▶ To be done
Set down, please, exactly the lines below that run from the line with "failed = [thing.Name" to the line with "zip(*points))), Vector(map(max, zip(*points)))", both lines included.
-- START --
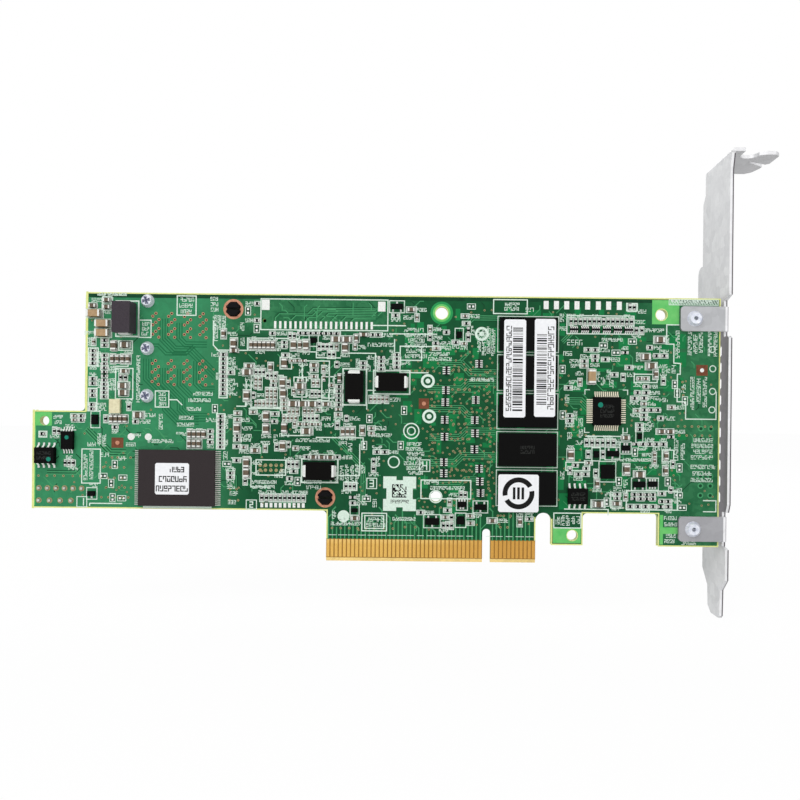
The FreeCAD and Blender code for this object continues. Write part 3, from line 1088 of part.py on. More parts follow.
# small three- to six-lead chips: centre, body, leads above, leads below, lead pitch
SmallChip = namedtuple("SmallChip", "x z wide tall thick upper lower pitch")
SMALL_CHIPS = (
    SmallChip(-22.3, 62.0, 2.9, 1.3, 1.0, 1, 2, 1.9), SmallChip(-42.5, 53.6, 1.5, 1.3, 0.7, 0, 0, 0.65),
    SmallChip(-7.1, 55.3, 1.3, 1.6, 0.6, 0, 0, 0.65), SmallChip(-6.0, 14.1, 2.0, 1.3, 0.9, 3, 2, 0.65),
    SmallChip(-6.3, 10.2, 1.9, 1.9, 0.7, 0, 0, 0.65), SmallChip(-1.5, 13.5, 2.9, 1.3, 1.0, 2, 1, 1.9),
    SmallChip(-13.2, 9.9, 3.4, 1.6, 1.0, 2, 1, 1.9), SmallChip(33.7, 28.2, 2.0, 1.3, 0.9, 2, 3, 0.65),
    SmallChip(26.5, 26.6, 1.3, 1.6, 0.8, 0, 0, 0.65), SmallChip(30.5, 26.8, 2.9, 1.4, 1.0, 2, 1, 1.9),
    SmallChip(29.3, 22.4, 3.4, 3.4, 0.8, 0, 0, 0.65), SmallChip(37.0, 19.4, 2.9, 1.4, 1.0, 1, 2, 1.9),
    SmallChip(40.3, 19.5, 2.2, 1.3, 1.0, 3, 3, 0.65), SmallChip(37.0, 31.1, 1.0, 1.4, 0.7, 0, 0, 0.65),
    SmallChip(-32.1, 12.4, 1.5, 0.9, 0.7, 0, 0, 0.65),
    SmallChip(-96.1, 15.8, 1.8, 1.2, 0.8, 0, 1, 0.65),
    SmallChip(-95.4, 33.8, 1.5, 2.4, 0.9, 0, 0, 0.65),
)


def chip_box(kind, x, z, upright, front):
    length, width, height = CHIP_SIZES[kind]
    wide, tall = (width, length) if upright else (length, width)
    half = HALF_BOARD.value
    low = half if front else -half - height
    return Part.makeBox(wide, height, tall, Vector(x - wide / 2, low, z - tall / 2))


def kept(name, solids):
    """Keeps a group of separate solids as one part."""
    feature = doc.addObject("Part::Feature", name)
    feature.Label = name
    feature.Shape = Part.makeCompound(solids)
    PARTS.append(feature)
    return feature


def build_chip_rows():
    groups = {kind: [] for kind in CHIP_SIZES}
    tables = ((BACK_ROWS, 0.0, False), (LEFT_TAB_ROWS, BOARD_LEFT.value, False), (FRONT_ROWS, 0.0, True))
    for rows, start, front in tables:
        for row in rows:
            for step in range(row.count):
                x = start + row.x + row.step_x * step
                z = row.z + row.step_z * step
                groups[row.kind].append(chip_box(row.kind, x, z, row.upright, front))
    for kind, solids in groups.items():
        kept(kind, solids)


def build_small_chips():
    half = HALF_BOARD.value
    bodies = []
    leads = []
    flat = S.lead_thick.value
    for chip in SMALL_CHIPS:
        corner = Vector(chip.x - chip.wide / 2, -half - chip.thick, chip.z - chip.tall / 2)
        solid = Part.makeBox(chip.wide, chip.thick, chip.tall, corner)
        rim = [edge for edge in solid.Edges
               if all(abs(vertex.Point.y - corner.y) < 0.001 for vertex in edge.Vertexes)]
        bodies.append(solid.makeChamfer(chip.thick * 0.15, rim))
        for count, sign in ((chip.upper, 1), (chip.lower, -1)):
            for step in range(count):
                x = chip.x + (step - (count - 1) / 2) * chip.pitch - 0.2
                z = chip.z + chip.tall / 2 if sign > 0 else chip.z - chip.tall / 2 - 0.55
                leads.append(Part.makeBox(0.4, flat, 0.55, Vector(x, -half - flat, z)))
    kept("small_chips", bodies)
    kept("small_chip_leads", leads)


# ---------------------------------------------------------------- labels, headers, front parts

def build_labels():
    chip_face = HALF_BOARD + S.memory_thick
    flash_face = HALF_BOARD + S.standoff + S.flash_thick
    for name, x, z, face, wide, tall in (
            ("barcode_label_left", 6.4, 47.2, chip_face, S.barcode_width, S.barcode_length),
            ("barcode_label_right", 13.7, 47.4, chip_face, S.barcode_width - 0.2, S.barcode_length),
            ("ring_label", 7.6, 17.0, chip_face, S.ring_label_width, S.ring_label_height),
            ("flash_label", -76.2, 19.65, flash_face, S.flash_label_width, S.flash_label_height)):
        label = new_body(name, x, -face, z)
        outline = new_sketch(label, f"{name}_outline", "XZ_Plane", 0)
        right, top, cut = lift(wide) / 2, lift(tall) / 2, S.label_corner
        polygon(outline, [(right, cut - top), (right, top - cut), (right - cut, top),
                          (cut - right, top), (-right, top - cut), (-right, cut - top),
                          (cut - right, -top), (right - cut, -top)])
        pad(label, outline, f"{name}_paper", S.label_thick)


def build_headers():
    pins = new_body("header_pins")
    for name, header in (("signal_header", SIGNAL_HEADER), ("battery_header", BATTERY_HEADER)):
        x, z, pitch, count = header
        base = new_body(name)
        outline = new_sketch(base, f"{name}_outline", "XZ_Plane", -HALF_BOARD)
        middle = lift(x) + pitch * (count - 1) / 2
        rectangle(outline, middle, z, pitch * count, S.header_depth)
        holes = new_sketch(base, f"{name}_holes", "XZ_Plane", -HALF_BOARD)
        pad(base, outline, f"{name}_block", S.header_base, True)
        for spot in header_spots(header):
            rectangle(holes, *spot, S.header_pin, S.header_pin)
        pocket(base, holes, f"{name}_hole_cuts", S.header_base)
    sketch = new_sketch(pins, "header_pin_squares", "XZ_Plane", HALF_BOARD + S.header_tail)
    for spot in header_spots(SIGNAL_HEADER) + header_spots(BATTERY_HEADER):
        rectangle(sketch, *spot, S.header_pin, S.header_pin)
    pad(pins, sketch, "header_pin_posts", S.header_tail + S.board_thick + S.header_pin_top, True)


# centres on the component side
INDUCTORS = ((-27.0, 55.6), (-27.0, 47.2), (-27.0, 20.6))
FRONT_CAPACITORS = ((-27.0, 39.0), (-27.0, 31.5), (33.0, 38.0), (33.0, 31.0))


def build_front_parts():
    inductors = new_body("power_inductors", 0, HALF_BOARD, 0)
    foot = new_sketch(inductors, "inductor_outline", "XZ_Plane", 0)
    crown = new_sketch(inductors, "inductor_crown_outline", "XZ_Plane", -S.inductor_thick * 0.75)
    top = S.inductor_side - S.inductor_step * 2
    for x, z in INDUCTORS:
        rectangle(foot, x, z, S.inductor_side, S.inductor_side)
        rectangle(crown, x, z, top, top)
    pad(inductors, foot, "inductor_block", S.inductor_thick * 0.75, True)
    pad(inductors, crown, "inductor_crown", S.inductor_thick * 0.25, True)

    mezzanine = new_body("module_connector", S.mezzanine_x, HALF_BOARD, S.mezzanine_z)
    outline = new_sketch(mezzanine, "module_outline", "XZ_Plane", 0)
    rectangle(outline, 0, 0, S.mezzanine_width, S.mezzanine_length)
    pad(mezzanine, outline, "module_block", S.mezzanine_thick, True)
    trough = new_sketch(mezzanine, "module_trough", "XZ_Plane", -S.mezzanine_thick * 0.4)
    for sign in (1, -1):
        rectangle(trough, S.trough_place * sign, 0, S.trough_width, S.mezzanine_length - S.trough_end * 2)
    pocket(mezzanine, trough, "module_trough_cut", S.mezzanine_thick * 0.6)

    cans = new_body("front_capacitors", 0, HALF_BOARD, 0)
    cases = new_sketch(cans, "front_capacitor_outline", "XZ_Plane", 0)
    for x, z in FRONT_CAPACITORS:
        rectangle(cases, x, z, S.tantalum_length, S.tantalum_width)
    pad(cans, cases, "front_capacitor_cases", S.tantalum_thick, True)


build_board()
build_contacts()
build_bracket()
build_rivets()
build_ports()
build_port_screws()
build_controller()
build_heatsink()
build_push_pins()
build_memory()
build_leaded_chips()
build_cans()
build_crystal()
build_chip_rows()
build_small_chips()
build_labels()
build_headers()
build_front_parts()
doc.recompute()

failed = [thing.Name for thing in doc.Objects if {"Invalid", "Error"} & set(thing.State)]
if failed:
    raise RuntimeError(f"features that did not build: {failed}")
os.makedirs("parts", exist_ok=True)
for part in PARTS:
    shape = part.Shape
    if shape.isNull() or not shape.isValid() or not shape.Solids:
        raise RuntimeError(f"{part.Label} has no valid solid")
for part in PARTS:
    part.Shape.exportStep(f"parts/{part.Label}.step")
print(len(PARTS), "sub-parts")
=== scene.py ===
"""Looks of the controller card: materials, solder mask art, silkscreen, labels, camera and light.

Every place is in millimetres in the CAD frame (X along the card, Y from the solder side to the
component side, Z up) and turned to metres when a mesh is made.
"""
import logging
import math
import random
from collections.abc import Iterable, Sequence
from dataclasses import dataclass, field
from enum import Enum
from functools import cache
from typing import ClassVar, NamedTuple

import bpy
from mathutils import Matrix, Vector


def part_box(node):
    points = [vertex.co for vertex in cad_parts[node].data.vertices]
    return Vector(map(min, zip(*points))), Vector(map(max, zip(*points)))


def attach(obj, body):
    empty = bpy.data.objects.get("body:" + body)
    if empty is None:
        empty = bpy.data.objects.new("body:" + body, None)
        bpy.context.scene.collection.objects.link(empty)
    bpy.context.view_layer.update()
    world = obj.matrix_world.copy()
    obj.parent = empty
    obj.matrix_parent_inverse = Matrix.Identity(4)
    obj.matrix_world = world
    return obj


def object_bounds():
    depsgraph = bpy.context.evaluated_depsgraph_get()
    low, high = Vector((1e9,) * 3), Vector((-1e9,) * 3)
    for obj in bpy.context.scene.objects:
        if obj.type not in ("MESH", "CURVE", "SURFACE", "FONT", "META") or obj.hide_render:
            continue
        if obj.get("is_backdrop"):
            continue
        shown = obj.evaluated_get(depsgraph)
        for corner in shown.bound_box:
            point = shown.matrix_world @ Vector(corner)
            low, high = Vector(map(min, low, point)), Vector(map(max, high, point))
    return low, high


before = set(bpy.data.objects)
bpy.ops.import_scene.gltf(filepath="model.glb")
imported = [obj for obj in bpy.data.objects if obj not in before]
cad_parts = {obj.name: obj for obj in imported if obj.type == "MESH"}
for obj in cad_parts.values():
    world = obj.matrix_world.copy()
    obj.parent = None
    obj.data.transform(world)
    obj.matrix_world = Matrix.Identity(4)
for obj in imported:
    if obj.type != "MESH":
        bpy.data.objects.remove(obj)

MM = 0.001
Point = tuple[float, float]
LOG = logging.getLogger("card")


def linear(red: float, green: float, blue: float) -> tuple[float, float, float, float]:
    """Turns an eight-bit display colour into a linear one.

    Args:
        red: Red, 0 to 255.
        green: Green, 0 to 255.
        blue: Blue, 0 to 255.

    Returns:
        The linear colour with full alpha.
    """
    parts = [value / 255 for value in (red, green, blue)]
    out = [part / 12.92 if part <= 0.04045 else ((part + 0.055) / 1.055) ** 2.4 for part in parts]
    return (*out, 1.0)


# ------------------------------------------------------------------ shader graph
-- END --
▶ Solved problem
failed = [thing.Name for thing in doc.Objects if {"Invalid", "Error"} & set(thing.State)]
if failed:
    raise RuntimeError(f"features that did not build: {failed}")
os.makedirs("parts", exist_ok=True)
for part in PARTS:
    shape = part.Shape
    if shape.isNull() or not shape.isValid() or not shape.Solids:
        raise RuntimeError(f"{part.Label} has no valid solid")
for part in PARTS:
    part.Shape.exportStep(f"parts/{part.Label}.step")
print(len(PARTS), "sub-parts")
=== scene.py ===
"""Looks of the controller card: materials, solder mask art, silkscreen, labels, camera and light.

Every place is in millimetres in the CAD frame (X along the card, Y from the solder side to the
component side, Z up) and turned to metres when a mesh is made.
"""
import logging
import math
import random
from collections.abc import Iterable, Sequence
from dataclasses import dataclass, field
from enum import Enum
from functools import cache
from typing import ClassVar, NamedTuple

import bpy
from mathutils import Matrix, Vector


def part_box(node):
    points = [vertex.co for vertex in cad_parts[node].data.vertices]
    return Vector(map(min, zip(*points))), Vector(map(max, zip(*points)))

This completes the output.